The Angkor Wat was initially a Hindu temple for Lord Vishnu and was later a Buddhist temple. According to the guide, what religion it is was based on the ruler of that time. The intricate details, the amazing statues and all that history was just breath-taking!
The whole place had a calming, zen effect. I could just stay there all day exploring. It’s so beautiful. Here’s proof of just how amazing it is (and the pictures don’t even do it justice!)
Though it is a Buddhist temple now, the Hindu elements are still evident. For example, these water pools that were used by Hindu monks to store holy water and to wash away sins after prayers (information via tour guide).The whole place was gorgeous, but the best is yet to come. As much as I loved the Angkor Wat, the next temple I went to definitely captured all my attention (& heart!).
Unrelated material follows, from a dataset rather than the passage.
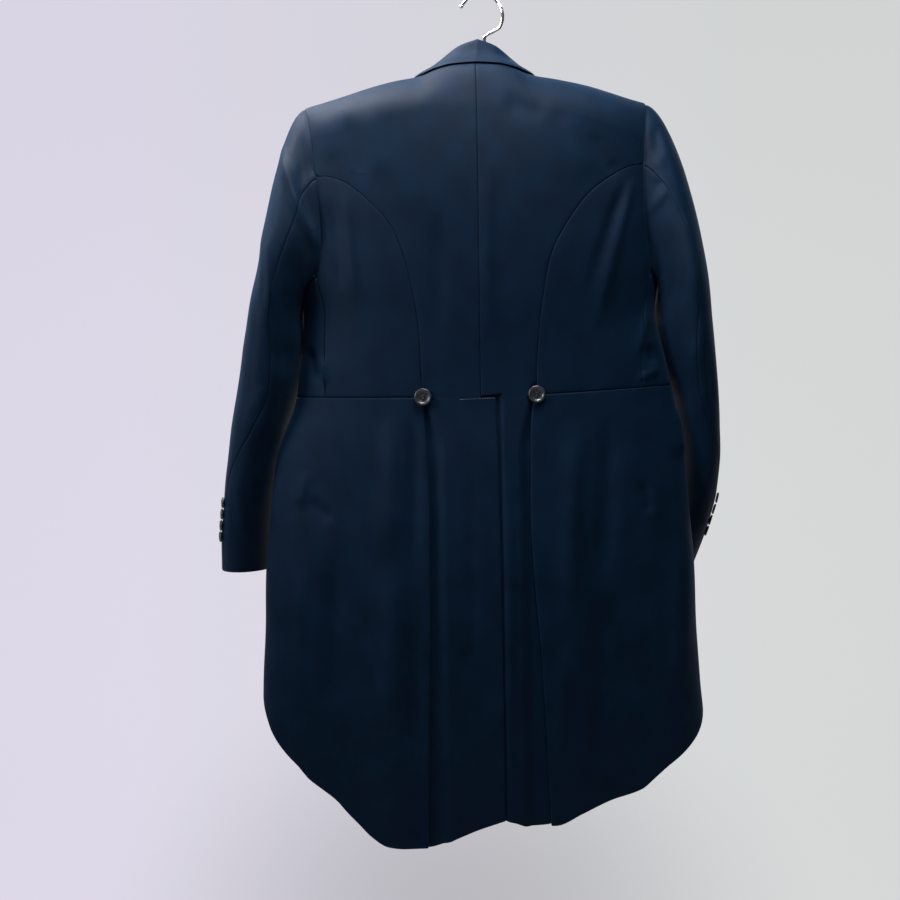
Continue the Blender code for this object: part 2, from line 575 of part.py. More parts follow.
def build_skirt(side):
    """The skirt from its back pleat round the side to the cutaway front."""
    path = pleat_path()
    span = np.concatenate([[0.010, 0.028], np.linspace(0.055, 0.30, 8),
                           [0.36, 0.42, 0.48, 0.55, 0.62, 0.69, 0.76, 0.82, SKIRT_SHARE]])
    rows = np.array([0.0, 0.03, 0.10, 0.20, 0.32, 0.45, 0.58, 0.70, 0.82, 0.92, 1.0])
    middle = SKIRT_CLOTH / 2

    def place(share, v):
        lift = lift_of[side](np.abs(share))
        top = WAIST - SEAM_GAP + lift
        fold = pleat_fold[side](top)
        hem = skirt_hem[side](share)
        z = mix(top, hem, v)
        shift = pleat_fold[side](z) - fold
        return hull(side, share + shift * (1.0 - smooth((share - fold) / 0.16)), z)
    base = float(pleat_fold[side](WAIST))
    faces = []
    for face in (-1.0, 1.0):
        shares = [base + (along + across * face * middle) / HALF_ROUND
                  for along, _, across, _ in path]
        depths = [deep + square * face * middle for _, deep, _, square in path]
        shares += [base + reach for reach in span]
        depths += [middle - face * middle for _ in span]
        faces.append((np.array(shares), np.array(depths)))
    grids = []
    for shares, depths in faces:
        u, v = np.meshgrid(shares, rows)
        points = place(u, v)
        normal = surface_normals_of_hull(place, u, v)
        grids.append(points - normal * depths[None, :, None])
    add_sheet("skirt_" + NAMES[side], grids[1], grids[0], WOOL)


def surface_normals_of_hull(place, u, v):
    """Unit normals that point away from the middle of the body."""
    step = 0.0002
    along = place(u + step, v) - place(u - step, v)
    down = place(u, np.minimum(v + step, 1.0)) - place(u, np.maximum(v - step, 0.0))
    normal = np.cross(along, down)
    normal /= np.linalg.norm(normal, axis=-1, keepdims=True)
    points = place(u, v)
    facing = (normal[..., 0] * (points[..., 0] - COAT_X) + normal[..., 1] * points[..., 1])
    return normal * np.sign(facing)[..., None]


def armhole_ring(side, gap):
    """Points round the armhole and their turns, 0 at the shoulder and 90 at the back."""
    heights = np.concatenate([np.linspace(-0.150, -0.245, 14), np.linspace(-0.255, -0.372, 16)])
    corner = LEVELS[side][1]
    back = []
    for z in heights:
        seam = back_seam[side] if z > corner else side_seam[side]
        back.append(hull(side, seam(z) + gap / HALF_ROUND, np.array(z)))
    floor_share = np.linspace(float(side_seam[side](ARMHOLE_FLOOR)) + 0.004, 0.500, 7)
    front_rows = [(z, float(front_armhole(z))) for z in np.linspace(-0.3665, -0.150, 26)]
    floor_line = np.array(FRONT_ARMHOLE)[:-5:-1]
    floor_z = np.interp(floor_share, floor_line[:, 1], floor_line[:, 0])
    floor = [hull(side, np.array(s), np.array(z + gap)) for s, z in zip(floor_share, floor_z)]
    front = [hull(side, np.array(s - gap / HALF_ROUND), np.array(z)) for z, s in front_rows]
    tip = shoulder(side, SHOULDER_TIP + 0.0015, 0.0)
    points = np.array([tip] + back + floor + front + [tip])
    reach = np.concatenate([[0.0], np.cumsum(np.linalg.norm(np.diff(points, axis=0), axis=1))])
    foot = len(back) + 4
    turn = np.where(reach <= reach[foot], 180.0 * reach / reach[foot],
                    180.0 + 180.0 * (reach - reach[foot]) / (reach[-1] - reach[foot]))
    return turn, points


def sleeve_surface(side):
    """Surface of a sleeve over turn and row: rows 0 to 1 leave the armhole, then stations."""
    stations = SLEEVE_LEFT if side > 0 else SLEEVE_RIGHT
    ring_turn, ring = armhole_ring(side, SEAM_GAP + ARMHOLE_EASE)
    axis = [through(stations, k) for k in (1, 2, 3, 4)]
    first, last = stations[0][0], stations[-1][0]
    out, out_crown, back, down, down_crown = HEAD_PUSH[side]

    def station(turn, z):
        outward = axis[0](z) + axis[2](z) * np.cos(turn)
        return np.stack([COAT_X + side * outward, axis[1](z) + axis[3](z) * np.sin(turn),
                         z + 0.0 * turn], axis=-1)

    def place(turn, row):
        around = np.degrees(turn) % 360.0
        start = np.stack([np.interp(around, ring_turn, ring[:, k]) for k in range(3)], axis=-1)
        end = station(turn, first + 0.0 * turn)
        below = station(turn, first - 0.03 + 0.0 * turn)
        fall = (below - end) / 0.03
        height = (start[..., 2] - end[..., 2])[..., None]
        crown = 0.5 + 0.5 * np.cos(turn)
        push = np.stack([side * (out + out_crown * crown), back * np.sin(turn),
                         -down - down_crown * crown], axis=-1)
        one, two = start + push, end - fall * 0.45 * height
        t = np.clip(row, 0.0, 1.0)[..., None]
        head = ((1 - t) ** 3 * start + 3 * (1 - t) ** 2 * t * one + 3 * (1 - t) * t * t * two
                + t ** 3 * end)
        arm = station(turn, mix(first, last, np.clip(row - 1.0, 0.0, 1.0)))
        return np.where(row[..., None] < 1.0, head, arm)
    return place, first, last


def build_sleeve(side, part, count):
    """One of the two pieces of a sleeve, between the hindarm seam and the inseam."""
    place, first, last = sleeve_surface(side)
    rows = np.array([0.0, 0.06, 0.14, 0.25, 0.38, 0.52, 0.68, 0.84, 1.0, 1.15, 1.30, 1.45, 1.59,
                     1.70, 1.80, 1.90, 2.0])

    def turns_at(u, row):
        centre = axis_height(row, first, last)
        seam = np.radians(hindarm[side](centre))
        inseam = np.radians(INSEAM_TURN)
        gap = SEAM_GAP / 2 / 0.04
        if part == "topsleeve":
            return mix(seam - gap, inseam + gap, u)
        return mix(seam + gap, inseam + 2 * np.pi - gap, u)
    columns = np.linspace(0.0, 1.0, count)
    u, v = np.meshgrid(columns, rows)
    turn = turns_at(u, v)
    points = place(turn, v)
    step = 0.0006
    along = place(turn + step, v) - place(turn - step, v)
    down = place(turn, np.minimum(v + step, 2.0)) - place(turn, np.maximum(v - step, 0.0))
    normal = np.cross(along, down)
    normal /= np.linalg.norm(normal, axis=-1, keepdims=True)
    sample = normal[-3, count // 2]
    centre = place(turn[-3, count // 2] + np.pi, v[-3, count // 2])
    if np.dot(sample, points[-3, count // 2] - centre) < 0:
        normal = -normal
    add_sheet(part + "_" + NAMES[side], points, points - normal * SLEEVE_CLOTH, WOOL)


def axis_height(row, first, last):
    """Height that the sleeve's middle has at a row."""
    return np.where(row < 1.0, mix(-0.20, first, np.clip(row, 0, 1)),
                    mix(first, last, np.clip(row - 1.0, 0, 1)))


def frame_at(place, column, row, outward, step=0.002):
    """Point, outward normal and two tangents of a surface."""
    u, v = np.array([column]), np.array([row])
    point = place(u, v)[0]
    along = place(u + step, v)[0] - place(u - step, v)[0]
    down = place(u, v + step)[0] - place(u, v - step)[0]
    normal = np.cross(along, down)
    normal /= np.linalg.norm(normal)
    if np.dot(normal, outward) < 0:
        normal = -normal
    first = along / np.linalg.norm(along)
    return point, normal, first, np.cross(normal, first)


def add_button(name, frame, radius, lift):
    """Round button with a raised rim, standing off its cloth."""
    point, normal, first, second = frame
    profile = [(0.55, 0.0), (0.92, 0.14), (1.00, 0.24), (0.97, 0.36), (0.84, 0.40), (0.70, 0.28),
               (0.30, 0.24)]
    rings = []
    for part, height in profile:
        centre = point + normal * (lift + height * radius)
        rings.append([centre + radius * part * (np.cos(t) * first + np.sin(t) * second)
                      for t in np.linspace(0, 2 * np.pi, 12, endpoint=False)])
    add_tube(name, rings, HORN)


def build_buttons():
    for side in SIDES:
        frame = frame_at(lambda u, v: hull(side, u, v), *BACK_BUTTONS[side], (0, 1, 0), 0.0004)
        add_button("back_button_" + NAMES[side], frame, BUTTON_RADIUS, BUTTON_LIFT)
    frame = frame_at(lambda u, v: hull(1, u, v), *FRONT_BUTTON, (0, -1, 0), 0.0004)
    add_button("front_button", frame, BUTTON_RADIUS, BUTTON_LIFT)
    for side in SIDES:
        place, first, last = sleeve_surface(side)
        for index in range(4):
            height = CUFF_BUTTON_FIRST[side] + CUFF_BUTTON_STEP * index
            row = 1.0 + (height - first) / (last - first)
            turn = np.radians(hindarm[side](height) - CUFF_BUTTON_INSET)
            outward = (side * np.cos(turn), np.sin(turn), 0)
            name = "cuff_button_%s_%d" % (NAMES[side], index + 1)
            add_button(name, frame_at(place, turn, row, outward), CUFF_BUTTON_RADIUS, CUFF_BUTTON_LIFT)


def off_shoulder(side, outward, degrees, lift):
    """Point held a little off the shoulder's surface, or under it."""
    turn, step = np.radians(degrees), 0.002
    along = shoulder(side, outward + step, turn) - shoulder(side, outward - step, turn)
    over = shoulder(side, outward, turn + step) - shoulder(side, outward, turn - step)
    normal = np.cross(along, over)
    normal /= np.linalg.norm(normal)
    if np.dot(normal, (0, np.sin(turn), np.cos(turn))) < 0:
        normal = -normal
    return shoulder(side, outward, turn) + normal * lift


def collar_section(along):
    """Points across the collar at a place along it, from the stand's foot over the roll to the
    leaf's edge. The place runs from -1 at the right end to 1 at the left."""
    side, t = (1 if along >= 0 else -1), abs(along)
    lean, forward, height = (float(through(COLLAR_ROLL, k)(t)) for k in (1, 2, 3))
    fold = np.array([COAT_X - COLLAR_LEAN * (1.0 - t) + side * lean, forward, height])
    foot = [float(through(COLLAR_STAND, k)(t)) for k in (1, 2)]
    edge = [float(through(COLLAR_LEAF, k)(t)) for k in (1, 2)]
    low = off_shoulder(side, *foot, -(BACK_CLOTH + COLLAR_SINK))
    end = off_shoulder(side, *edge, COLLAR_HALF + COLLAR_EASE)
    out = end - low
    out /= np.linalg.norm(out)
    up = np.cross(np.cross(out, fold - (low + end) / 2), out)
    up /= np.linalg.norm(up)
    return [low, mix(low, fold, 0.6), fold - out * 0.0020, fold + up * 0.0016, fold + out * 0.0026,
            mix(fold, end, 0.45) + up * 0.0035, mix(fold, end, 0.8) + up * 0.0022, end]


def build_collar():
    """Stand and fall of the collar as one folded band round the neck."""
    line = np.array([collar_section(t) for t in np.linspace(-1.0, 1.0, 25)])
    along, down = np.gradient(line, axis=0), np.gradient(line, axis=1)
    normal = np.cross(along, down)
    normal *= COLLAR_HALF / np.linalg.norm(normal, axis=-1, keepdims=True)
    add_sheet("collar", line + normal, line - normal, WOOL)


def build_hanger():
    """Arms that lie under the shoulders, with a level underside."""
    neck = through(HANGER_NECK)
    rings = []
    turns_over = np.radians([-15.0, -9.0, -3.0, 3.0, 9.0, 15.0])
    for place in np.linspace(-HANGER_REACH, HANGER_REACH, 25):
        outward = HANGER_MIDDLE + place
        side = 1 if outward >= 0 else -1
        far = abs(outward)
        seat = [shoulder(side, far, np.array(t))
                - np.array([0, 0, (BACK_CLOTH if t > 0 else FRONT_CLOTH) + 0.0008]) for t in turns_over]
        blend = smooth((far - 0.085) / 0.020)
        top = [np.array([p[0], p[1] * mix(0.55, 0.93, smooth(far / 0.12)),
                         mix(float(neck(abs(place))) - 0.004 * (p[1] / 0.018) ** 2, p[2], blend)])
               for p in seat]
        depth = mix(0.018, 0.011, far / HANGER_REACH)
        drop = [point - np.array([0, 0, depth]) for point in top[::-1]]
        drop[0][1] *= 0.8
        drop[-1][1] *= 0.8
        rings.append(top + drop)
    add_tube("hanger", rings, PLASTIC)


def build_hook():
    """Bent wire with a ball at its tip and a collar above the hanger."""
    turns_made = np.radians(np.linspace(32.0, 218.0, 22))
    bend = [(HOOK_RADIUS * np.cos(t), HOOK_WIRE - HOOK_RADIUS + HOOK_RADIUS * np.sin(t), HOOK_WIRE)
            for t in turns_made]
    tip = [(bend[0][0] + 0.6 * past, bend[0][1] - past, radius) for past, radius in HOOK_TIP]
    path = np.array(tip + bend + HOOK_SHANK)
    run = np.gradient(path[:, :2], axis=0)
    run[-4:] = (0.0, -1.0)
    run /= np.linalg.norm(run, axis=1, keepdims=True)
    rings = []
    for (x, z, radius), (run_x, run_z) in zip(path, run):
        rings.append([(x + radius * np.cos(t) * run_z, radius * np.sin(t), z - radius * np.cos(t) * run_x)
                      for t in np.linspace(0, 2 * np.pi, 8, endpoint=False)])
    add_tube("hook", rings, CHROME)


for item in list(bpy.data.objects):
    bpy.data.objects.remove(item, do_unlink=True)
for wearer_side in SIDES:
    build_back(wearer_side)
    build_sidebody(wearer_side)
    build_front(wearer_side)
    build_lapel(wearer_side)
    build_skirt(wearer_side)
    build_sleeve(wearer_side, "topsleeve", 11)
    build_sleeve(wearer_side, "undersleeve", 15)
build_collar()
build_buttons()
build_hanger()
build_hook()
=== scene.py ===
# Looks of the morning coat on its hanger: cloth, lining, buttons, hook, backdrop, light and camera.
# Metres; +Z up, the coat's front faces -Y, the wearer's left is +X.
import math
import bpy
import numpy as np
from mathutils import Matrix, Vector


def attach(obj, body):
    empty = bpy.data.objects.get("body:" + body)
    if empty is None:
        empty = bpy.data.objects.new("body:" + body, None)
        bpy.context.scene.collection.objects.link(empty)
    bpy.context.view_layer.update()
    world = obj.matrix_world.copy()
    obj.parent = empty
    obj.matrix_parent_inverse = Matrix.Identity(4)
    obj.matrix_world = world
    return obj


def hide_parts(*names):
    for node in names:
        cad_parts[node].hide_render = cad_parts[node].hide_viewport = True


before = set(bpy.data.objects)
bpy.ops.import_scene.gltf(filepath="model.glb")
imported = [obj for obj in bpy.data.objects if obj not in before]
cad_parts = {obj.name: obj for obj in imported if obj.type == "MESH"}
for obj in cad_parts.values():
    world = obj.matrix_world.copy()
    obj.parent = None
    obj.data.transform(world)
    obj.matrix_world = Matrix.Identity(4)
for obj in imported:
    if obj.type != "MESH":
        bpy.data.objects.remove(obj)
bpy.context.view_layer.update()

BODY = "root"

# the coat's middle, beside the hook's
COAT_X = 0.01
# height over which the shoulders round off, and how square the body's sections are
ROUNDING = 0.06
SECTION_POWER = 2.4
# small step for slopes
FINE_STEP = 0.0004
# half width and half depth of the section along which shares are measured
NOMINAL_WIDTH = 0.26
NOMINAL_DEPTH = 0.07
SEAM_GAP = 0.00012
WAIST = -0.529
SHOULDER_TIP = 0.2225
# half width of the neck, and its drop below the shoulder ridge at the back
NECK_HALF = 0.0707
NECK_DROP = 0.0205
# thicknesses of the cloth with its lining, then the gaps between layers
BACK_CLOTH = 0.002
SLEEVE_CLOTH = 0.002
FRONT_CLOTH = 0.0026
SKIRT_CLOTH = 0.0018
LAYER_GAP = 0.0004
PLEAT_DEPTH = 0.03
PLEAT_EASE = 0.001
FLAP_EASE = 0.0002
FLUTE_RISE = 0.005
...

The Bayon temple.
The Bayon temple is said to be a shrine to the Buddha, decorated with dozens of stone faces and statues. Bayon has a meaning in Khmer; the Magic which is incredibly appropriate. That place is absolutely magical! The statues at Bayon were smiling, which added on to the zen vibes of the whole place;
To add on to the beauty of this temple, we stumbled upon a Lingam statue as well. The Lingam is a representation of the Hindu deity Shiva and seen as a symbol of energy;
I brought a little piece of my art to emerge with the art that was already there for centuries; The third temple was a walking distance from Bayon and was fairly disappointing. The entire structure was very tall and the view was nice from the top, but that was as much as I got out of it. There could have been a really great story about it, however with no guide we were unsure about it all.